--- Begin SUPPLIED INFORMATION ---

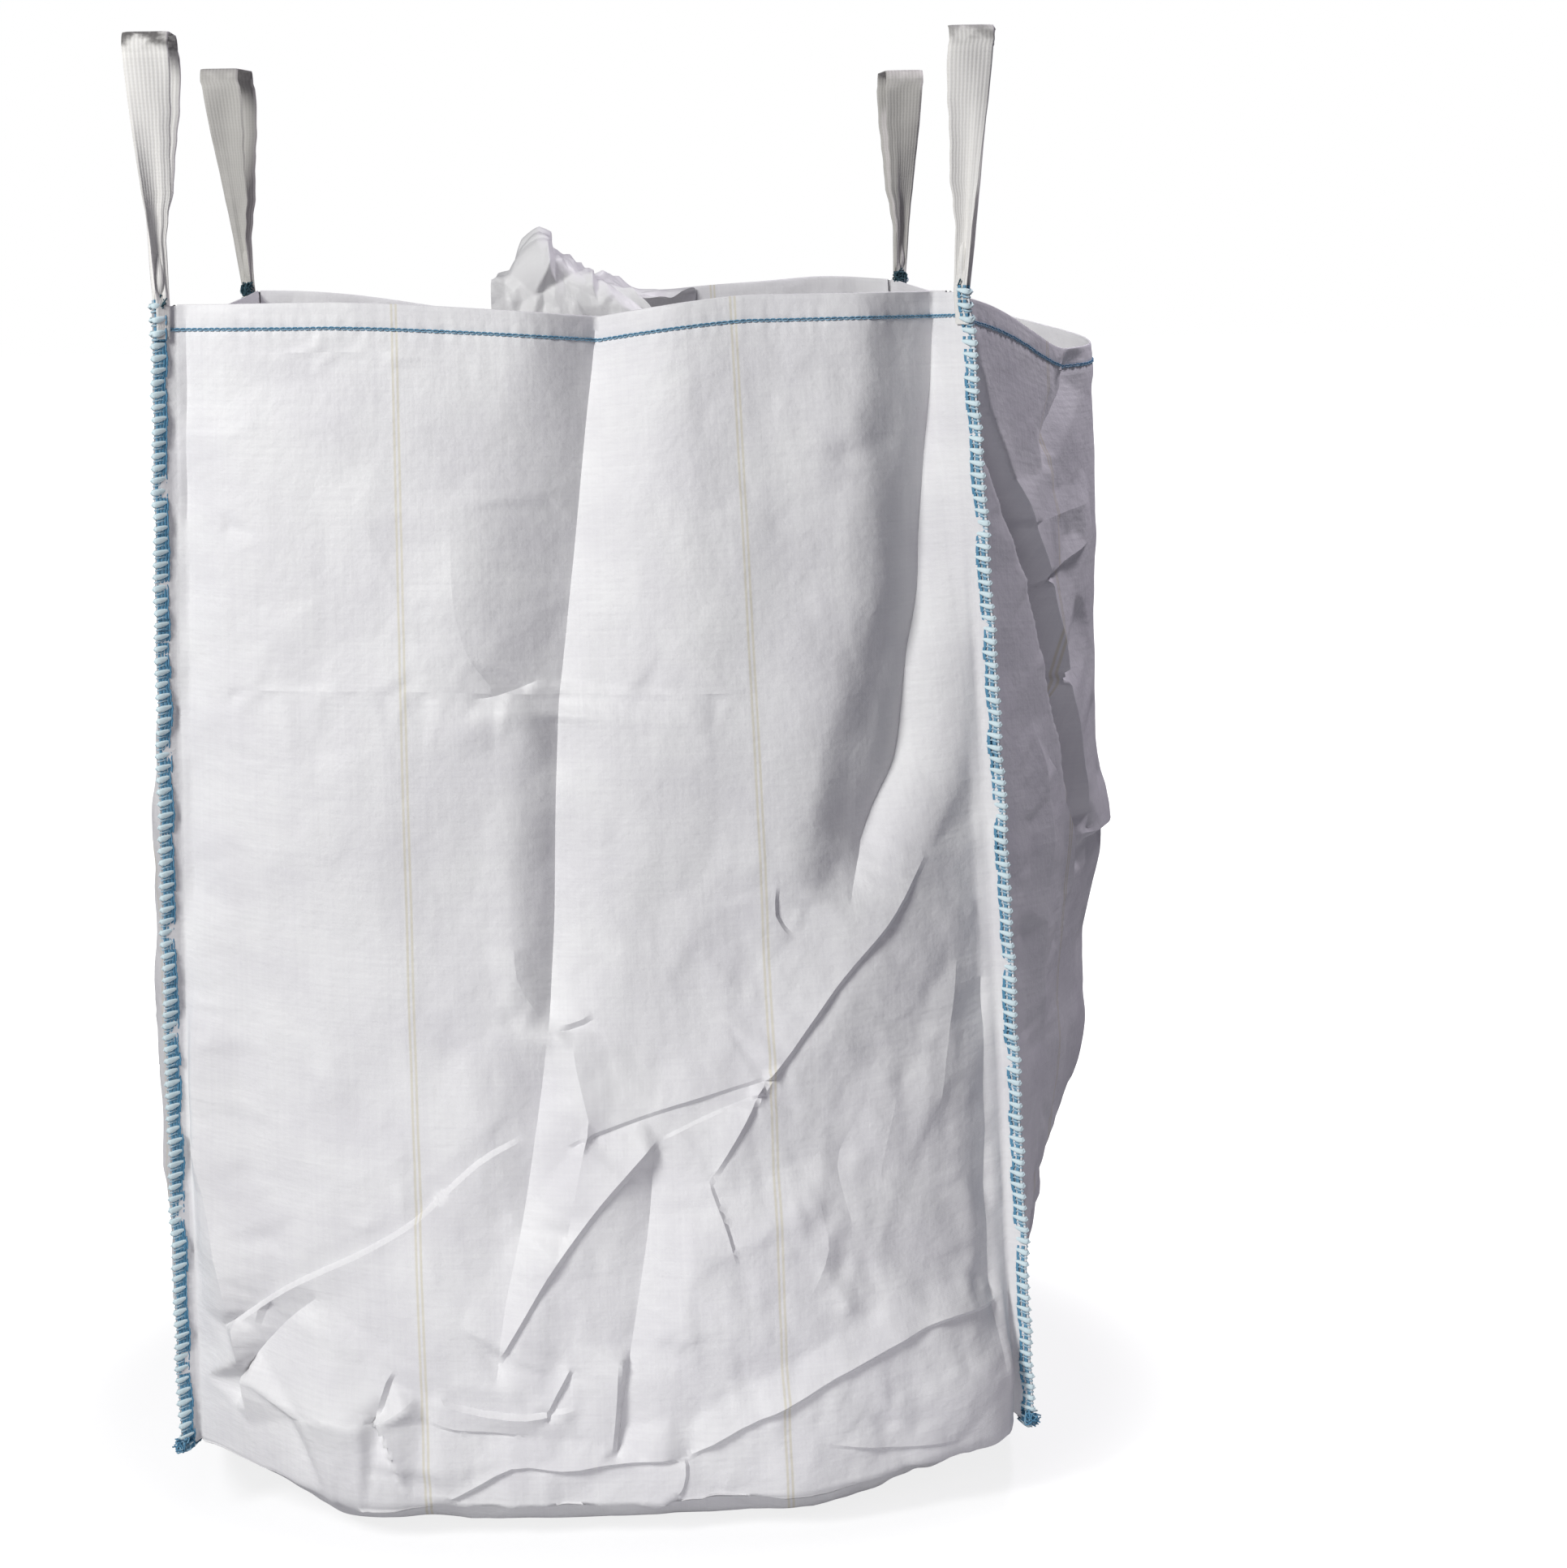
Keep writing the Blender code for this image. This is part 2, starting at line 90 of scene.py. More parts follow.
class Fold(Enum):
    """How the cloth runs up to a crease."""

    CRISP = "flat facets"
    SWEPT = "a curve that steepens towards a sharp line"
    SOFT = "a round fold"


def lerp(start: Values, end: Values, share: Values) -> Values:
    """The value that lies at this share of the way from start to end."""
    return start + (end - start) * share


def ease(low: float, high: float, value: Values) -> Values:
    """0 below low, 1 above high, and a soft step between them."""
    share = np.clip((np.asarray(value) - low) / (high - low), 0.0, 1.0)
    return share * share * (3.0 - 2.0 * share)


def read_table(table: Table, value: Array) -> Array:
    """Read a short table with an eased step between its entries.

    Args:
        table: Pairs of a place and the value there, in rising order.
        value: The places to read.

    Returns:
        The values at those places.
    """
    result = np.full(np.shape(value), table[0][1])
    for (low, first), (high, second) in zip(table, table[1:]):
        result = np.where(value > low, lerp(first, second, ease(low, high, value)), result)
    return result


def unit(vectors: Array) -> Array:
    """The same directions at length 1, along the last axis."""
    return vectors / np.maximum(np.linalg.norm(vectors, axis=-1, keepdims=True), 1e-9)


def distance_along(points: Array) -> Array:
    """How far along a path each of its points lies, from 0 at the first one."""
    return np.concatenate([[0.0], np.cumsum(np.linalg.norm(np.diff(points, axis=0), axis=1))])


def resample(path: Array, along: Array, places: Array) -> Array:
    """The points of a flat path at other places along it."""
    return np.stack([np.interp(places, along, path[:, axis]) for axis in (0, 1)], axis=1)


def smooth_path(points: Array, steps: int = 6) -> Array:
    """A rounded path through given points.

    Args:
        points: The points, one a row, in any number of dimensions.
        steps: How many short pieces each stretch becomes.

    Returns:
        The points of a Catmull-Rom curve through them.
    """
    points = np.asarray(points, float)
    padded = np.vstack([2 * points[0] - points[1], points, 2 * points[-1] - points[-2]])
    result = []
    for before, start, end, after in zip(padded, padded[1:], padded[2:], padded[3:]):
        for step in range(steps):
            t = step / steps
            bend = 2 * start + (end - before) * t
            bend = bend + (2 * before - 5 * start + 4 * end - after) * t * t
            bend = bend + (3 * start - 3 * end + after - before) * t**3
            result.append(bend / 2)
    result.append(points[-1])
    return np.array(result)


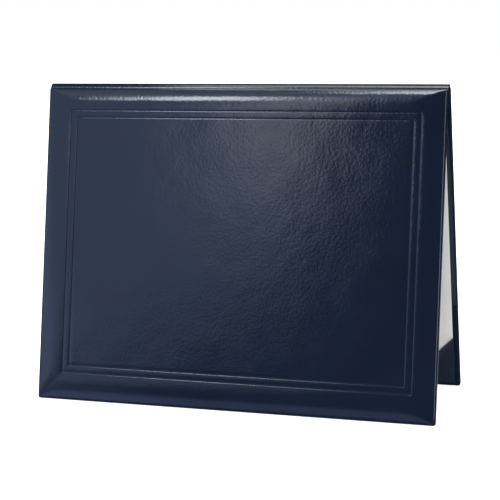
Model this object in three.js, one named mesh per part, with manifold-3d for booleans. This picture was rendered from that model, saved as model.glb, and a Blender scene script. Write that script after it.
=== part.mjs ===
// A padded cover for a landscape certificate, standing open as a tent with its fold at the top.
// Two greyboard panels are wrapped in one sheet of leatherette. The front panel is padded with foam
// and carries a double debossed frame. The back panel holds the certificate in four corner pockets.
//
// Each panel is drawn in its own frame, hanging straight down from the hinge axis:
// X runs along the fold, Y points out of the panel's outer face, and Z is up.
// The panels then turn about the hinge axis by half the opening angle each.
import * as THREE from "three";
import { mergeVertices } from "three/addons/utils/BufferGeometryUtils.js";
import Module from "manifold-3d";

// Driving dimensions, in millimetres and degrees.
const panelWidth = 296; // along the fold
const panelHeight = 229; // from the fold to the free edge
const openAngle = 23.4; // between the two panels as the cover stands
const boardThickness = 2; // greyboard
const skinThickness = 0.6; // leatherette
const seat = 0.3; // between two pieces that are glued face to face
const innerFace = 1.75; // from the closed cover's middle plane to a panel's inner face
const hingeClearance = 0.15; // from each half of the fold to the planes through the hinge axis
const turnIn = 15; // width of the leatherette folded over onto the inner face
const cornerRadius = 1.5; // of a panel's outline
const edgeRadius = 0.8; // where the leatherette turns round an unpadded edge

const rimRadius = 2; // tight bend of the padded front, next to its side wall
const rimDrop = 0.5; // the bend starts this far below the board's outer face
const padSlope = 20; // slope of the padding where the tight bend ends
const padBorder = 13; // width of the rounded border of the padding
const cornerBloom = 0.3; // how fast the border's contours round off at the corners

const frameInset = 18.5; // from a panel's edge to the middle of the outer debossed line
const framePitch = 5.2; // between the two debossed lines
const frameAcross = 1.5; // the frame was pressed this far off the middle, to the viewer's right
const frameUp = 1.8; // and this far above it
const grooveWidth = 3;
const grooveDepth = 0.5;
const grooveCornerRadius = 0.8;

const linerThickness = 0.6;
const linerInset = 4.2; // from a panel's three free edges to its white liner
const linerDrop = 5; // from a panel's fold edge to its white liner
const hingeLiningReach = 14.5; // how far the fold's inner strip is glued down on each board

const pocketThickness = 0.4;
const pocketLeg = 35; // along each edge of the liner
const hemWidth = 5; // of the folded edge across a pocket's mouth

// Worked out from the above.
const halfAngle = THREE.MathUtils.degToRad(openAngle / 2);
const boardInset = skinThickness + seat;
const boardInner = innerFace + skinThickness + seat;
const boardOuter = boardInner + boardThickness;
const liningRadius = innerFace + skinThickness; // of the inner strip's outside round the fold
const foldInnerRadius = liningRadius + seat;
const foldRadius = foldInnerRadius + skinThickness;
const foldGap = foldRadius + hingeClearance; // from the hinge axis to a panel's fold edge
const frontWall = boardOuter - rimDrop;
const backThickness = boardThickness + 2 * (skinThickness + seat);
const backWall = innerFace + backThickness - edgeRadius;
const linerOuter = innerFace - seat;
const linerInner = linerOuter - linerThickness;
const pocketOuter = linerInner - seat;
const pocketInner = pocketOuter - pocketThickness;
const hemInner = pocketInner - pocketThickness;
const axisHeight =
  (foldGap + panelHeight - edgeRadius) * Math.cos(halfAngle) -
  (innerFace + edgeRadius) * Math.sin(halfAngle) +
  edgeRadius;

const CORNER_STEPS = 4; // facets of a rounded corner
const BEND_STEPS = 5; // facets of a bend in section
const FOLD_STEPS = 8; // facets of the fold's quarter turn

const wasm = await Module();
wasm.setup();

// A closed geometry as a solid that can be joined or cut.
function solidOf(geometry) {
  const bare = new THREE.BufferGeometry();
  const loose = geometry.index ? geometry.toNonIndexed() : geometry;
  bare.setAttribute("position", loose.getAttribute("position"));
  const merged = mergeVertices(bare, 1e-4);
  const triVerts = new Uint32Array(merged.index.array);
  const vertProperties = merged.getAttribute("position").array;
  return new wasm.Manifold(new wasm.Mesh({ numProp: 3, vertProperties, triVerts }));
}

function geometryOf(solid) {
  const mesh = solid.getMesh();
  const geometry = new THREE.BufferGeometry();
  geometry.setAttribute("position", new THREE.BufferAttribute(mesh.vertProperties, mesh.numProp));
  geometry.setIndex(new THREE.BufferAttribute(mesh.triVerts, 1));
  return geometry;
}

const join = (...parts) => geometryOf(wasm.Manifold.union(parts.map(solidOf)));
const cut = (whole, part) => geometryOf(solidOf(whole).subtract(solidOf(part)));

// The outline of a panel at an inset from its edges, as points [x, z], anticlockwise seen from -Y.
function outline({ inset, radius, across = 0, up = 0 }) {
  const points = [];
  const middle = up - foldGap - panelHeight / 2;
  const reachX = panelWidth / 2 - inset - radius;
  const reachZ = panelHeight / 2 - inset - radius;
  for (const [sideX, sideZ, start] of [[1, 1, 0], [-1, 1, 1], [-1, -1, 2], [1, -1, 3]]) {
    for (let i = 0; i <= CORNER_STEPS; i++) {
      const turn = ((start + i / CORNER_STEPS) * Math.PI) / 2;
      const x = across + sideX * reachX + radius * Math.cos(turn);
      const z = middle + sideZ * reachZ + radius * Math.sin(turn);
      points.push([x, z]);
    }
  }
  return points;
}

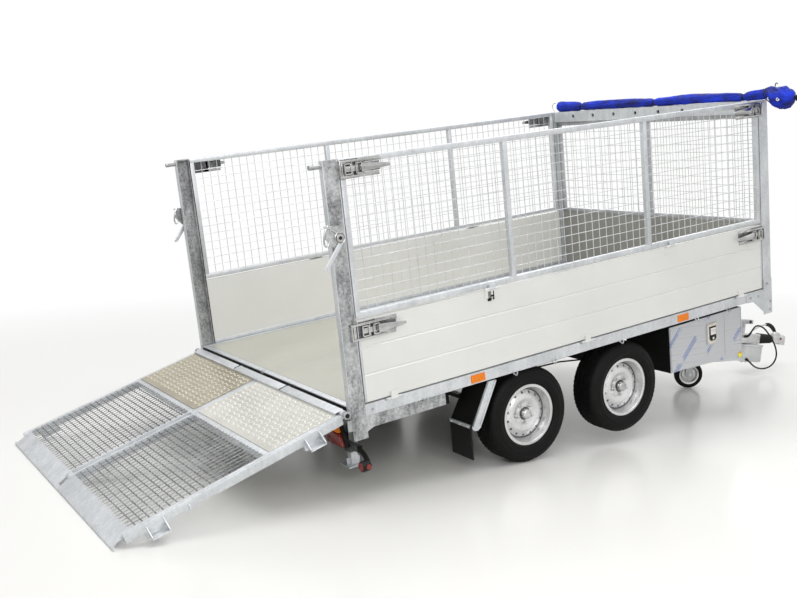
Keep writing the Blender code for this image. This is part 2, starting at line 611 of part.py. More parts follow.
for label, side in SIDES:
    post = post_channel(side, 0.0, POST_DEPTH, 0.0, POST_TOP)
    foot = sbox(side, (0.0, HALF + GAP, POST_BOTTOM), (POST_DEPTH, HALF + 0.004, 0.060))
    foot_tie = sbox(side, (0.0005, HALF - 0.006, 0.0), (POST_DEPTH - 0.0005, HALF + 0.0036, 0.058))
    skirt = outline([(0.0700, RAIL_BOTTOM - GAP), (0.0700, -0.1385), (0.117, -0.120), (SKIRT_LENGTH, -0.120),
                     (SKIRT_LENGTH, RAIL_BOTTOM - GAP)], 0.0060, "XZ", side * (HALF - 0.0005))
    cap = sbox(side, (0.0006, HALF - POST_THICK, POST_TOP - 0.006), (POST_DEPTH - 0.0006, HALF - 0.0006,
                                                                    POST_TOP - 0.0004))
    peg = rod((0.004, side * PEG_Y, POST_TOP - 0.024), (-PEG_LENGTH, side * PEG_Y, POST_TOP - 0.024),
              PEG_RADIUS, 12)
    hook_plate = outline([(0.066, 0.752), (0.058, 0.860), (-0.004, 0.868), (-0.030, 0.850), (-0.030, 0.800),
                          (0.006, 0.760)], 0.004, "XZ", side * (HALF + 0.0145))
    hook_pin = rod((0.040, side * (HALF - 0.002), 0.796), (0.040, side * (HALF + 0.024), 0.796), 0.010, 12)
    hook_ring = rod((-0.022, side * (HALF + 0.010), 0.818), (-0.022, side * (HALF + 0.022), 0.818), 0.016, 12)
    part(f"rear_post_{label}", "galvanised",
         [post, foot, foot_tie, skirt, cap, peg, hook_plate, hook_pin, hook_ring])


# front gate: posts, perforated beam, board and mesh
front_x0 = BED_LENGTH - POST_DEPTH
gate = []
for _, side in SIDES:
    gate.append(post_channel(side, front_x0, BED_LENGTH, 0.0, POST_TOP))
    gate.append(sbox(side, (front_x0, HALF + GAP, POST_BOTTOM), (BED_LENGTH, HALF + 0.004, 0.060)))
    gate.append(sbox(side, (front_x0 + 0.0005, HALF - 0.006, 0.0), (BED_LENGTH - 0.0005, HALF + 0.0036, 0.058)))
    gate.append(outline([(front_x0 + 0.001, -0.012), (front_x0 + 0.001, -0.150), (front_x0 - 0.0996, -0.066),
                         (front_x0 - 0.1636, -0.062), (front_x0 - 0.1636, -0.020)], 0.0036, "XZ",
                         side * (HALF + 0.0022)))
BEAM_LOW = 1.082
beam = box((BED_LENGTH - 0.072, -HALF + 0.002, BEAM_LOW), (BED_LENGTH - 0.014, HALF - 0.002, POST_TOP - 0.0003))
HOLE_Z = BEAM_LOW + 0.040
FIRST_HOLE = HALF - 0.238
HOLE_PITCH = 0.207
holes = [rod((BED_LENGTH - 0.088, FIRST_HOLE - HOLE_PITCH * k, HOLE_Z),
             (BED_LENGTH + 0.002, FIRST_HOLE - HOLE_PITCH * k, HOLE_Z), 0.0130, 8) for k in range(8)]
part("front_gate", "galvanised", gate + [beam], holes)
board_front = box((BOARD_X[0], -HALF + POST_THICK + 0.001, 0.0004), (BOARD_X[1], HALF - POST_THICK - 0.001,
                                                                     BOARD_TOP))
board_tongue = box((BOARD_X[0], -floor_edge, -0.040), (BOARD_X[1], floor_edge, 0.010))
part("front_board", "aluminium", [board_front, board_tongue])
fy = HALF - POST_THICK - 0.001
mesh_x = BED_LENGTH - 0.056
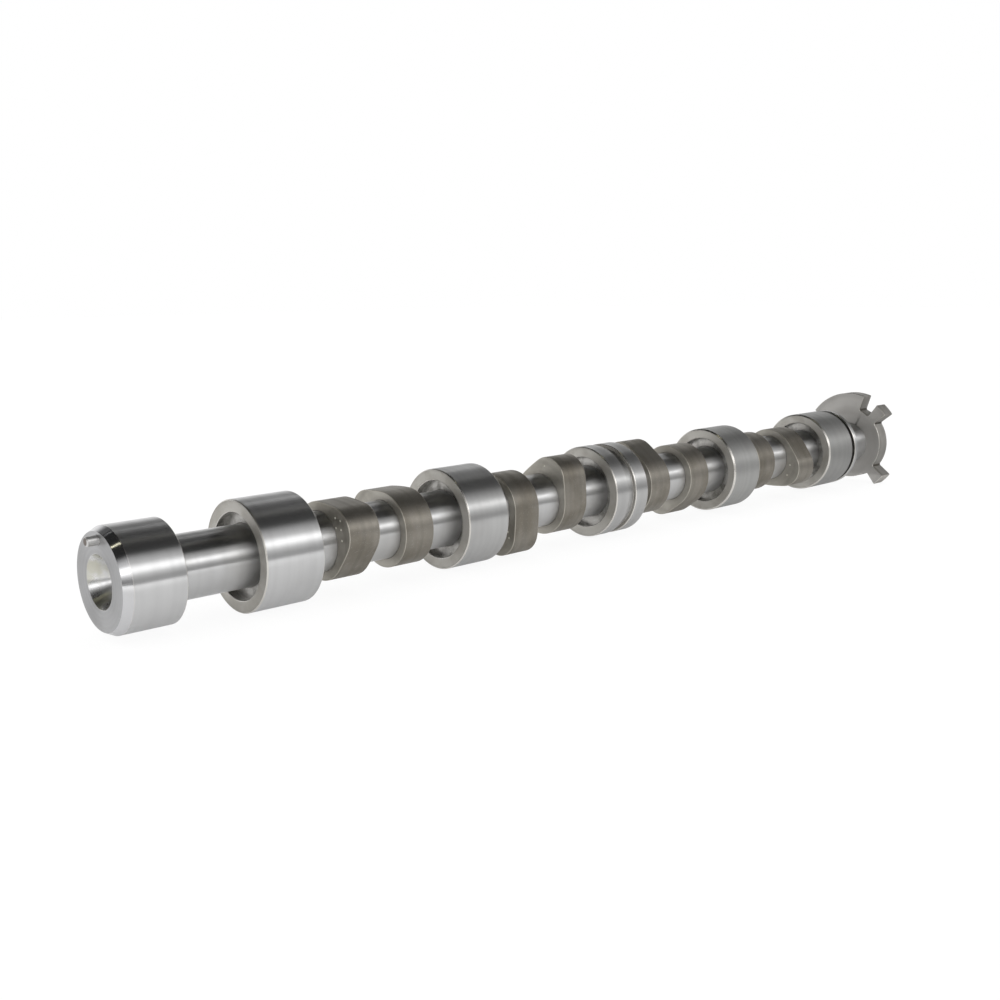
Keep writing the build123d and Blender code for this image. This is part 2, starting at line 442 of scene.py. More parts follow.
@dataclass(frozen=True)
class SteelFinish:
    """A bare steel surface, as its tool and its use have left it."""

    name: str
    colour: tuple[float, float, float]
    tint: tuple[float, float, float]
    roughness: float
    roughness_spread: float = 0.08
    anisotropy: float = 0.0
    lines: LinesAcross = LinesAcross.ALONG_SHAFT
    line_pitch: float = 0.5 * MM
    line_depth: float = 0.004 * MM
    line_shade: float = 0.10
    grain_depth: float = 0.0
    patch: float = 20 * MM
    patch_amount: float = 0.5
    scratch_amount: float = 0.3

    def material(self) -> bpy.types.Material:
        """Gives the material of this finish, and builds it the first time."""
        return bpy.data.materials.get(self.name) or self.build()

    def build(self) -> bpy.types.Material:
        """Builds the material.

        Returns:
            The new material.
        """
        material, tree = new_material(self.name)
        shader = tree.add("BsdfPrincipled")
        tree.feed(tree.add("OutputMaterial").inputs["Surface"], shader.outputs[0])
        place = Effect.PLACE.node(tree)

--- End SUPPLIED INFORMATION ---

Return exactly the lines from the beginning of the data above through the one containing "the cloth runs", please. Include both end lines and add nothing else.

COMPLETE OUTPUT:
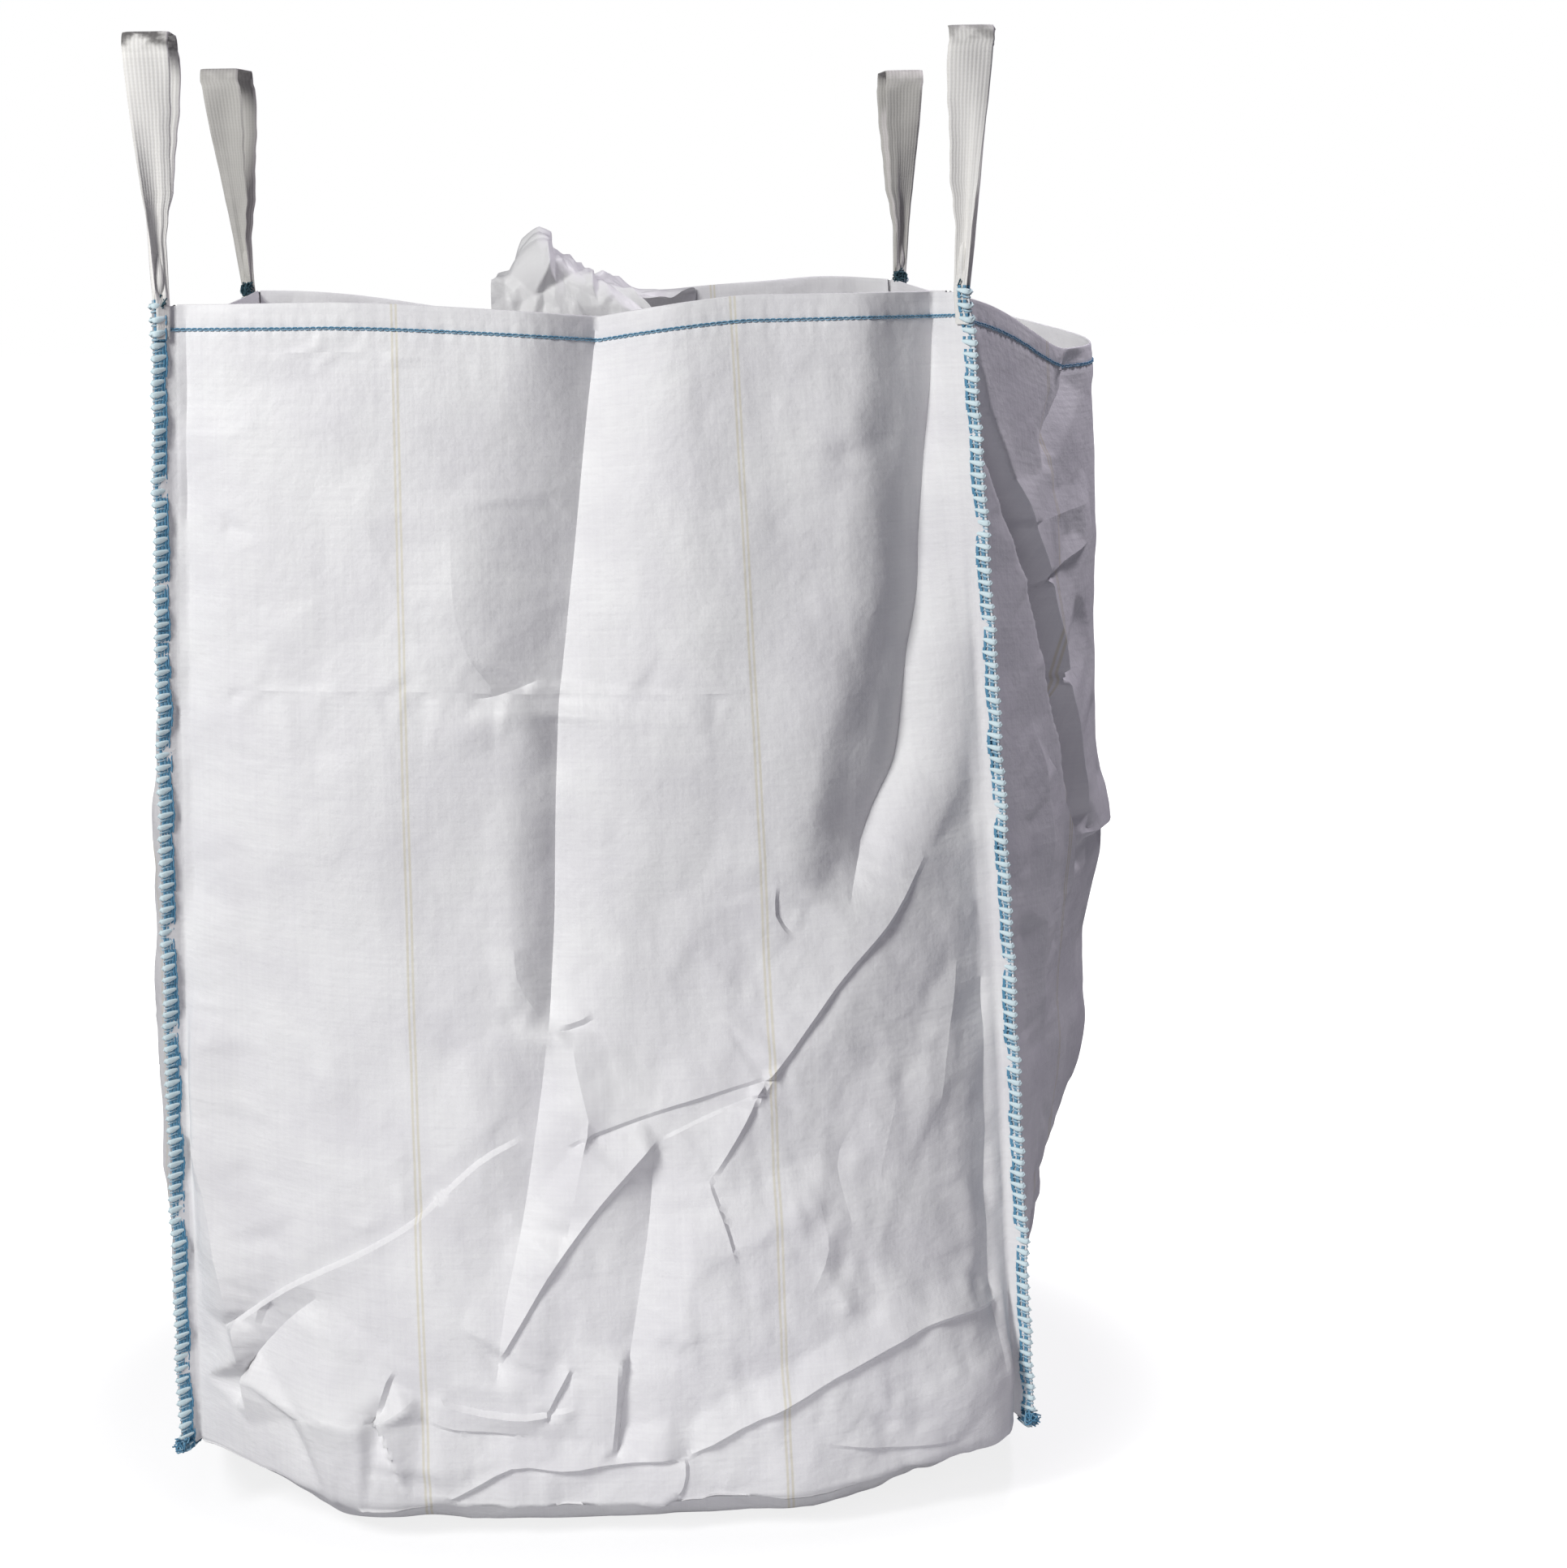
Keep writing the Blender code for this image. This is part 2, starting at line 90 of scene.py. More parts follow.
class Fold(Enum):
    """How the cloth runs up to a crease."""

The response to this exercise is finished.